Three task‑specific decoders are attached: (1) a semantic segmentation decoder for each timestamp, (2) a change detection decoder that incorporates the BTAM output and a task‑interaction module (using semantic differences as constraints and a similarity loss for consistency), and (3) a boundary detection decoder that employs a Sobel‑based operator as an auxiliary supervision signal.
Experiments are conducted on two public SCD benchmarks: Landsat‑SCD (8,468 image pairs, 416 × 416) and SECOND (4,662 pairs, 512 × 512). The network is trained with AdamW (lr = 0.001), batch size = 8, on a single RTX 4090. Evaluation metrics include Overall Accuracy (OA), mean Intersection‑over‑Union (mIoU), Separated Kappa (SeK), and F1‑score.

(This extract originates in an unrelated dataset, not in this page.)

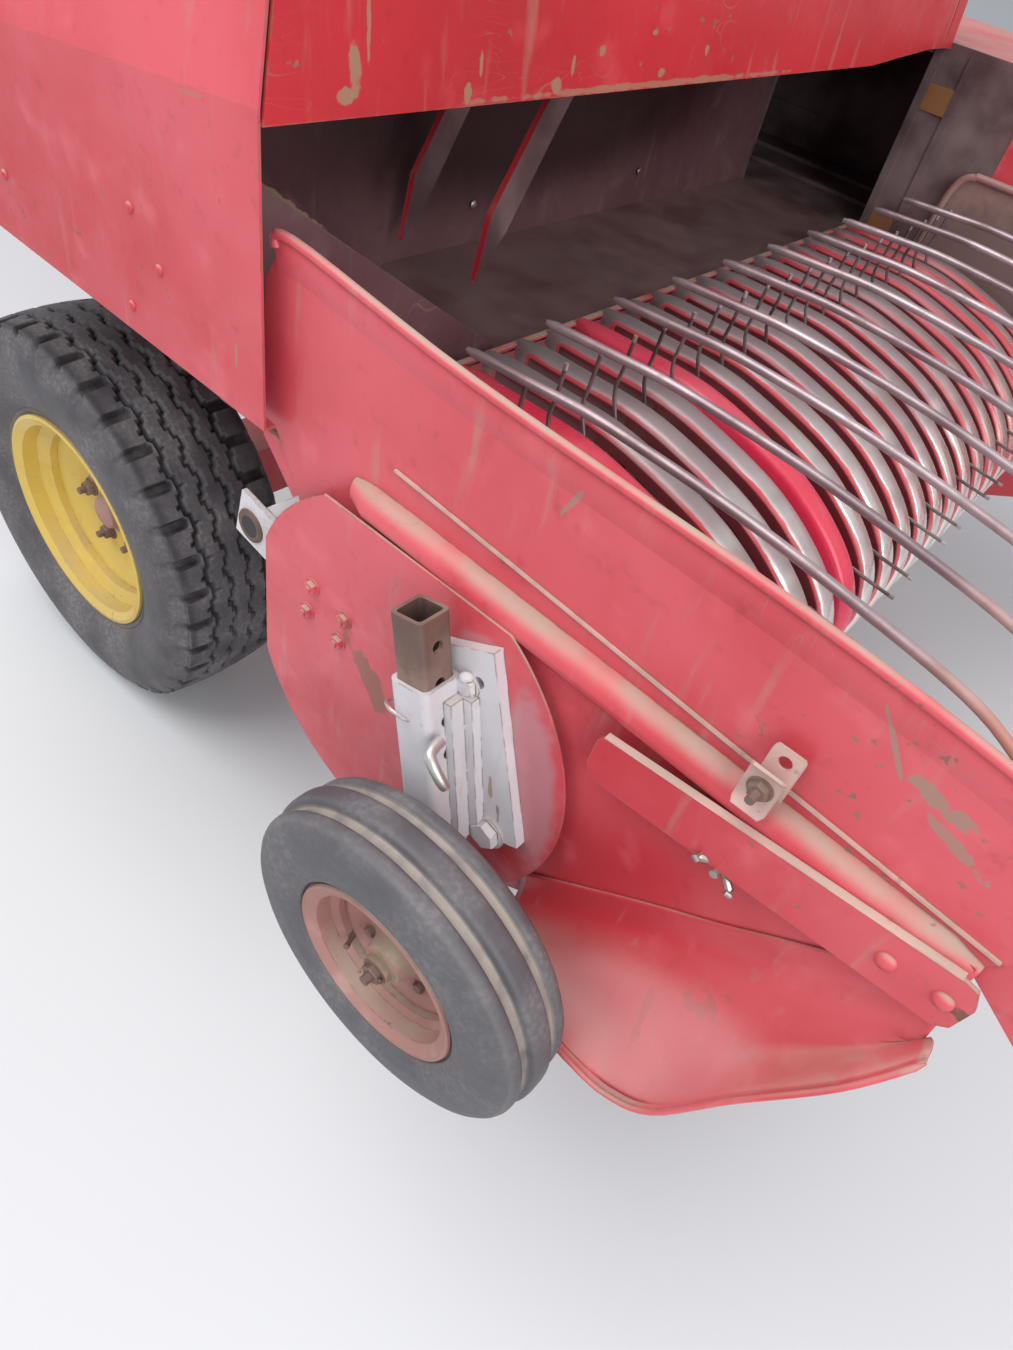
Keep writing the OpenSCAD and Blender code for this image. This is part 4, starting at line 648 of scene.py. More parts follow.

DBTANet achieves state‑of‑the‑art results: on Landsat‑SCD it reaches OA = 96.92 %, mIoU = 90.84 %, SeK = 65.72 %, F1 = 90.90 %, surpassing the previous best (BT‑HRSCD) by +0.57 % OA, +1.36 % mIoU, +4.13 % SeK, and +1.52 % F1. On SECOND it obtains OA = 88.23 %, mIoU = 73.74 %, SeK = 24.12 %, F1 = 64.08 %, again outperforming all baselines.
Ablation studies on SECOND demonstrate the individual contributions: adding SAM alone improves OA and mIoU modestly; incorporating GSPM further raises SeK, indicating better boundary quality; finally, integrating BTAM yields the highest performance, confirming that global‑local feature fusion, noise‑reduced boundary refinement, and bidirectional multi‑scale temporal modeling are complementary. Qualitative visualizations show sharper, more accurate change masks, especially in cluttered or subtle‑change scenarios where conventional CNN backbones produce blurred or incomplete results.
In summary, DBTANet successfully merges (i) global semantic priors from a frozen SAM, (ii) local detail from ResNet‑34, (iii) Gaussian‑based boundary denoising, and (iv) symmetric multi‑scale temporal reasoning. This combination addresses the two major weaknesses of prior SCD methods and delivers robust, high‑precision change maps across diverse datasets, making it a promising foundation for future high‑resolution, multi‑temporal remote‑sensing applications.